Nordic Noir is a genre of films, novels and television series that has exploded in popularity within the last few years. The massive success of shows such as The Killing (Danish), The Bridge (Danish-Swedish), Lilyhammer (Norwegian) and Wallander (Swedish) has spurred remakes in multiple countries and a noticeable upswing in interest in all things Scandinavian.

The Beginnings (1965 – 1990s)

An early example of the genre is the seminal literary work of Swedish writing couple Maj Sjöwall and Per Wahlöö, the creators of Martin Beck. A depressed but talented police detective, Beck is an iconic figure, not only in Swedish crime fiction but worldwide. The first Beck novel, Roseanna, was published in 1965, and yet as late as 2016, film adaptations were still being produced.

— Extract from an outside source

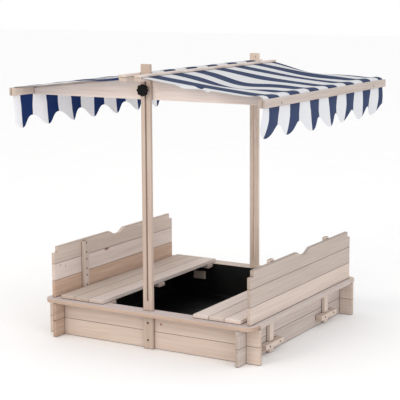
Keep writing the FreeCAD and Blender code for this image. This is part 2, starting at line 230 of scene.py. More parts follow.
# %% [markdown]
# ### Faces, painted light and painted shade
# A face that looks up is painted lighter, which is painted light from above, and the sawn end drinks
# in dirt and water, so it is darker. Where boards meet the wood is painted darker, which is painted
# shade. Painting it by hand would have to be done again for every board, so two rules find it:
# ambient occlusion finds the narrow places between pieces, and the distance from a plank's long edge
# gives the dark line of painted shade, about 2 mm wide, along the planed arris beside a joint.

# %% Faces
# how far an upward face is painted towards its top colour: painted light from above
PAINTED_TOP_LIGHT = 0.75


def faces(tree, axes, along, colour, top):
    """The colour with its upper faces painted lighter, as painted light from above, if it has a top
    colour, and its darker sawn ends.
    """
    # painted light: a face that looks up is mixed towards the lighter top colour
    if top:
        up = add(tree, "ShaderNodeMapRange", {"Value": axes.outputs["Z"], "From Min": 0.6,
                                              "From Max": 0.95, "To Max": PAINTED_TOP_LIGHT})
        colour = add(tree, "ShaderNodeMix", {"Factor": up.outputs["Result"], "A": colour,
                                             "B": linear(top)}, data_type="RGBA").outputs["Result"]
    lengthways = add(tree, "ShaderNodeMath", {0: axes.outputs[along]}, operation="ABSOLUTE")
    end = add(tree, "ShaderNodeMapRange", {"Value": lengthways.outputs["Value"], "From Min": 0.6,
                                           "From Max": 0.95})
    return add(tree, "ShaderNodeMix", {"Factor": end.outputs["Result"], "A": colour,
                                       "B": linear("ece8e4")}, data_type="RGBA",
               blend_type="MULTIPLY").outputs["Result"]


# %% Painted shade in the joints
CORNER_REACH = 0.005
ARRIS, ARRIS_FADE, ARRIS_TONE = 0.0010, 0.0026, 0.60
EDGE_FACE = 0.85


def painted_corner_shade(tree):
    """How much painted shade darkens the wood close to another piece, as a factor."""
    # painted shade: ambient occlusion darkens the wood in the narrow places between pieces
    near = add(tree, "ShaderNodeAmbientOcclusion", {"Distance": CORNER_REACH}, samples=8)
    occlusion_shade = add(tree, "ShaderNodeMapRange", {"Value": near.outputs["AO"], "From Min": 0.28,
                                             "From Max": 0.92, "To Min": 0.08, "To Max": 1.0})
    return occlusion_shade.outputs["Result"]


def painted_arris_shade(tree, where, axes, across, width):
    """The same kind of factor, painted shade on the line beside a plank's two long edges, on its faces
    only.
    """
    shares = add(tree, "ShaderNodeSeparateXYZ", {"Vector": where.outputs["Generated"]})
    from_edge = add(tree, "ShaderNodeMath", {0: shares.outputs[across], 1: 0.5},
                    operation="PINGPONG")
    # painted shade: the face darkens within about 2.6 mm of each long edge, where the groove between
    # planks is shaded
    line = add(tree, "ShaderNodeMapRange",
               {"Value": from_edge.outputs["Value"], "From Min": ARRIS / width,
                "From Max": ARRIS_FADE / width, "To Min": ARRIS_TONE, "To Max": 1.0})
    sideways = add(tree, "ShaderNodeMath", {0: axes.outputs[across]}, operation="ABSOLUTE")
    on_face = add(tree, "ShaderNodeMath", {0: sideways.outputs["Value"], 1: EDGE_FACE},
                  operation="LESS_THAN")
    return add(tree, "ShaderNodeMix", {"Factor": on_face.outputs["Value"], "A": 1.0,
                                       "B": line.outputs["Result"]}).outputs["Result"]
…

Is Martin Beck the prototypical protagonist of nordic noir? It is certainly possible. From his failing marriage and strained relationship with his children, to his often crumpled and haggard appearance, Beck’s influence is clearly visible in more recent works of nordic noir. Kurt Wallander, Henning Mankell’s famous creation, bears notable similarities in character, and Mankell has commented on Beck’s legacy.

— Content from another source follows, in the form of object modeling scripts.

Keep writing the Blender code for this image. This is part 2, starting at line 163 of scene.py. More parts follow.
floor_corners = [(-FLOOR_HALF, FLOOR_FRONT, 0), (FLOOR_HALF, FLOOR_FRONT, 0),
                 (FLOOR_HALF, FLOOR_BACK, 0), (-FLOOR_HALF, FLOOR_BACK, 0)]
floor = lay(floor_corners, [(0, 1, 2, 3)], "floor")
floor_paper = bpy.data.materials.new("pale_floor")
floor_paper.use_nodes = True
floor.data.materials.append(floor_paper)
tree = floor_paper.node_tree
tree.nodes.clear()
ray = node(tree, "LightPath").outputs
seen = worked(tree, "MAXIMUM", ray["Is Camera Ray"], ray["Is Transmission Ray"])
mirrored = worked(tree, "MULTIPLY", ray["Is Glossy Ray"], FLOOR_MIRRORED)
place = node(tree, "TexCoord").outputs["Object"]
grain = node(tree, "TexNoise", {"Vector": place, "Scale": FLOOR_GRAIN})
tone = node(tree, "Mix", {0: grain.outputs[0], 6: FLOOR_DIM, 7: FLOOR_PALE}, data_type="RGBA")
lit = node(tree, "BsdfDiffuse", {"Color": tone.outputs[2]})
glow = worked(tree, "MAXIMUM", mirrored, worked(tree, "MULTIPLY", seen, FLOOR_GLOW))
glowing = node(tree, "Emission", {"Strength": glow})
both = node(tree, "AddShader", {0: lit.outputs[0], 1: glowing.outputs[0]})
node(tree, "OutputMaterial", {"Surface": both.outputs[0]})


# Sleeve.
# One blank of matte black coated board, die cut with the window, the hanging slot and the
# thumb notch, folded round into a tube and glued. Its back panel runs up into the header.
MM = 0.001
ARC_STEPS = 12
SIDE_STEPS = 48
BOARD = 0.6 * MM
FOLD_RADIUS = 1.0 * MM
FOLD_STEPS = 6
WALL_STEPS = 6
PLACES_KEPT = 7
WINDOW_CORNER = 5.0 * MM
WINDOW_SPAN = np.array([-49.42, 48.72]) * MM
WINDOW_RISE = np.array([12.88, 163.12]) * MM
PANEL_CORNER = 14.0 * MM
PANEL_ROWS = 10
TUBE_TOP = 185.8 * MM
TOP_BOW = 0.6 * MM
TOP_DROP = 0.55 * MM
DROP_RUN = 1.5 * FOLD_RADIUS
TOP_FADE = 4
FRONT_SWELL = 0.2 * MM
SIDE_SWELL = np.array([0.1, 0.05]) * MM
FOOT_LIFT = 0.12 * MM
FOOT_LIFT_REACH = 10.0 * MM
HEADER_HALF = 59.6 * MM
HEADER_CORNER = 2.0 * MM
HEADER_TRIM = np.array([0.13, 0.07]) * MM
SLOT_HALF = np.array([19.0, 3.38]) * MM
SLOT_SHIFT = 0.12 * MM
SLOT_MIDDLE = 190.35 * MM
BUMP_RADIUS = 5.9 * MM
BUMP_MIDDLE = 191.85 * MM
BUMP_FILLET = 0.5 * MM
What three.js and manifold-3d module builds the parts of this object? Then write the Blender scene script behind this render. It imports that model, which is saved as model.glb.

Imitation and Evolution (1990s – 2005)

Following the success of the Martin Beck series of novels, and subsequent adaptations for television and cinema, many similar characters began appearing. But what defines nordic noir? A common theme is moral ambiguity, and a fatalistic cynicism. This is certainly present in the Beck and Wallander series – the last book of Wallander is incredibly depressing, consider yourselves warned – and also in more recent television shows such as The Bridge and The Killing. Human failings are vividly painted across a canvas of dark nordic winters, with slushy rain and blood-stained snow.

A breakthrough in the genre came with Stieg Larsson’s The Girl with the Dragon Tattoo (2005), a brutally dark tale of abuse and mystery. Wildly popular, the book and its sequels dealt heavily with themes of violence, gender and corruption in contemporary Swedish society. As with Beck, Dragon Tattoo is as much social commentary as it is procedural.

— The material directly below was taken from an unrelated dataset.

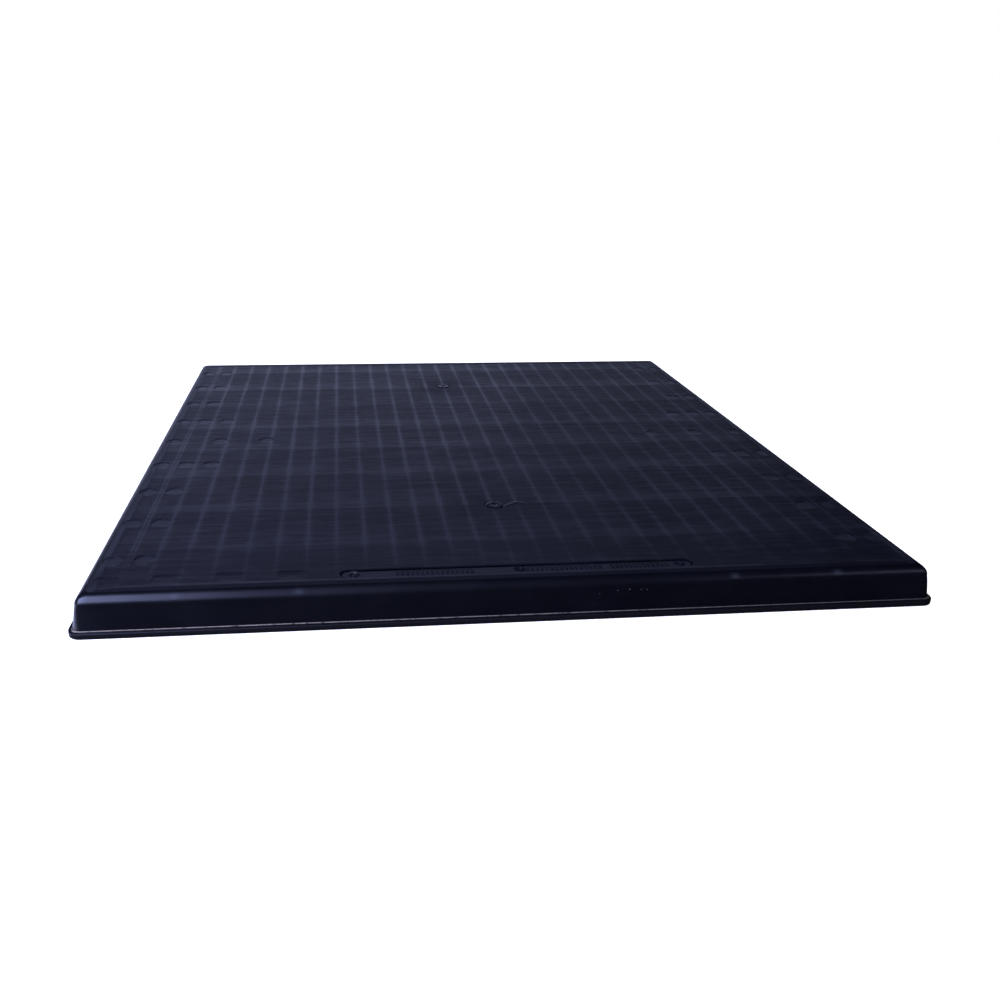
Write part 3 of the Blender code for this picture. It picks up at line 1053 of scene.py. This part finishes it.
def make_floor():
    mesh = bmesh.new()
    bmesh.ops.create_grid(mesh, x_segments=8, y_segments=8, size=40)
    data = mesh_data("floor", mesh, floor_finish())
    floor = bpy.data.objects.new("floor", data)
    floor.location.z = -0.0003
    floor.visible_glossy = False
    bpy.context.scene.collection.objects.link(floor)


COOL = (0.59, 0.65, 1.0)
FRONT_COOL = (0.47, 0.53, 1.0)

# Name, place, target, width, height, power, colour
SOFTBOXES = (
    ("back_left", (-1.7, 4.0, 0.80), (-1.7, 0, 0.3), 1.8, 1.5, 6.6, COOL),
    ("back_middle", (0.05, 4.0, 0.72), (0.05, 0, 0.3), 1.7, 1.3, 5.2, COOL),
    ("back_right", (1.9, 4.0, 0.62), (1.9, 0, 0.3), 2.0, 1.1, 3.8, COOL),
    ("front_left", (-1.74, -1.60, 1.62), (-1.74, -0.45, 0.04), 1.3, 2.7, 220, FRONT_COOL),
    ("front_right", (2.15, -2.05, 1.40), (0.35, -0.45, 0.04), 0.8, 0.8, 5, COOL),
)


def add_card(name, low, high, strength):
    """A reflector on the floor between two corners, seen only in glossy reflections."""
    mesh = bmesh.new()
    bmesh.ops.create_grid(mesh, x_segments=2, y_segments=2, size=0.5)
    finish = Finish(name, 0.8, 0.2)
    finish.colour(finish.blend(finish.noise(0.8, 2.0), (0.60, 0.60, 0.65), (0.70, 0.70, 0.75)))
    finish.glow(COOL, strength)
    card = bpy.data.objects.new(name, mesh_data(name, mesh, finish.material))
    card.location = ((low[0] + high[0]) / 2, (low[1] + high[1]) / 2, -0.0002)
    card.scale = (high[0] - low[0], high[1] - low[1], 1)
    card.visible_camera = False
    card.visible_diffuse = False
    card.visible_shadow = False
    bpy.context.scene.collection.objects.link(card)


def add_softbox(name, place, target, width, height, power, colour):
    data = bpy.data.lights.new(name, "AREA")
    data.shape = "RECTANGLE"
    data.size = width
    data.size_y = height
    data.energy = power
    data.color = colour
    light = bpy.data.objects.new(name, data)
    light.location = place
    light.rotation_euler = (Vector(target) - Vector(place)).to_track_quat("-Z", "Y").to_euler()
    bpy.context.scene.collection.objects.link(light)


def make_light():
    world = bpy.data.worlds.new("studio")
    world.use_nodes = True
    world.node_tree.nodes["Background"].inputs["Color"].default_value = (1, 1, 1, 1)
    world.node_tree.nodes["Background"].inputs["Strength"].default_value = 1.0
    world.cycles_visibility.glossy = False
    bpy.context.scene.world = world
    for softbox in SOFTBOXES:
        add_softbox(*softbox)
    bpy.context.scene.view_settings.view_transform = "Standard"


def main():
    deck_plastic = deck_finish()
    skirt_plastic = skirt_finish()
    rib_plastic = rib_finish()
    make_deck(deck_plastic)
    make_skirt(skirt_plastic)
    make_flange(skirt_plastic)
    bead_plastic = bead_finish()
    make_bead(bead_plastic)
    make_specks(bead_plastic)
    make_strip_bars(deck_plastic)
    gate_plastic = gate_finish()
    make_stud("left", gate_plastic, 0)
    make_stud("centre", deck_plastic, STUD_HOLE_DEPTH)
    make_stud("right", deck_plastic, STUD_HOLE_DEPTH)
    make_gate_stub("gate_button_front", "gate_stub_front", gate_plastic, 0.7)
    make_gate_stub("gate_button_rear", "gate_stub_rear", gate_plastic, 4.2)
    make_smear(gate_plastic)
    shown_nodes = (
        ("rib_grid_front", rib_plastic),
        ("rib_grid_rear", rib_plastic),
        ("name_strip", strip_finish()),
    )
    for node, material in shown_nodes:
        frame["nodes"][node].data.materials.clear()
        frame["nodes"][node].data.materials.append(material)
    make_camera()
    make_floor()
    add_card("floor_card", (-5, -0.42), (5, 6), 0.25)
    add_card("corner_card", (-1.2, -0.478), (-0.46, -0.42), 1.1)
    make_light()


main()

International Recognition (2005 – present)

Hot on the heels of Larsson’s deeply disturbing but internationally acclaimed Millennium  Trilogy  (2005 – 2007), the Danish television series The Killing hit the screens in 2007. Set in Copenhagen and following Detective Inspector Sarah Lund (Sofie Gråbøl), the series became an international hit, especially in the UK. Although subtitled, the show attracted more viewers than Mad Men and scored audience appreciation figures of 94%, hailing the beginning of the “box set era” – an unprecedented demand for more intelligent, thoughtful foreign drama. When the show aired on British channel BBC4 it became something of a cultural phenomenon, and the age of nordic noir began in earnest. British consumers have been perhaps the biggest cheerleaders of the Scandinavian ‘brand’, and nordic noir has been instrumental in this relationship.

The Future 

So what next for nordic noir? The most popular shows of the genre are off our screens, but newcomers are appearing all the time. Check out the series Jordskott (2015), the novel Stallo (2012), and the Arne Dahl books and television adaptation (1999 onwards) to feed your appetite for dark, depressing, but ruthlessly readable nordic noir.